Memref is not a pointer and was not really intended as such. There is no standard pointer. I would be interested in a proposal for one.

This heavily depends on the use cases so I took the “non-opinionated” option common to the rest of MLIR infra. One use may want to automatically merge opaque and non-opaque types with the same name (e.g., linker). Another use may want to automatically rename conflicting names (e.g., sequential processing of multiple unrelated modules in a context). A third one may want to just complain (e.g., linter). MLIR infra should support all of them, but I am not aware of any use case struggling with this right now, so thinking about infrastructural support for a specific case or cases sounds premature.

I will be happy to see a better proposal motivated by a use case.

Why? MLIR allows one to mix types and operations from different dialects, so I don’t really see the problem. Standard types are not really special except for shorter syntax and some legacy APIs.

Again, MLIR allows for and encourages mixing different dialects. In a neighboring thread happens a discussion on whether to split the standard dialect into pieces and how. Feel free to chime in.
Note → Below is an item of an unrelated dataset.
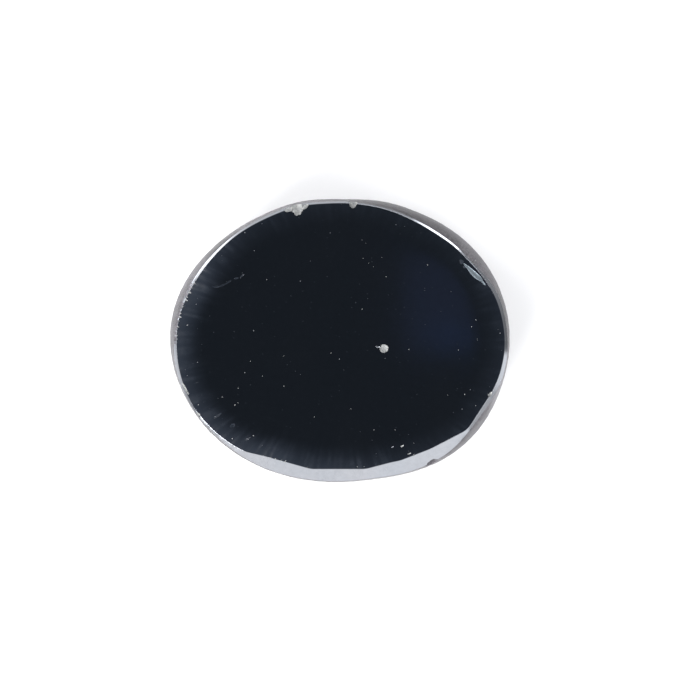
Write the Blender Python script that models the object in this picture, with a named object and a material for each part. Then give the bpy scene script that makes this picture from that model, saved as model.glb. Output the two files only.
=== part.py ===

Sorry… I didn’t mean to insult your approach. It was the best solution given the lack of a clear way to support this today and didn’t involve making substantial changes to MLIR. Also, I agree on this point: I think that a comprehensive proposal should be motivated by several compelling use cases. Until someone either has or has time to write thoroughly about a specific use case, there’s nothing to productively discuss.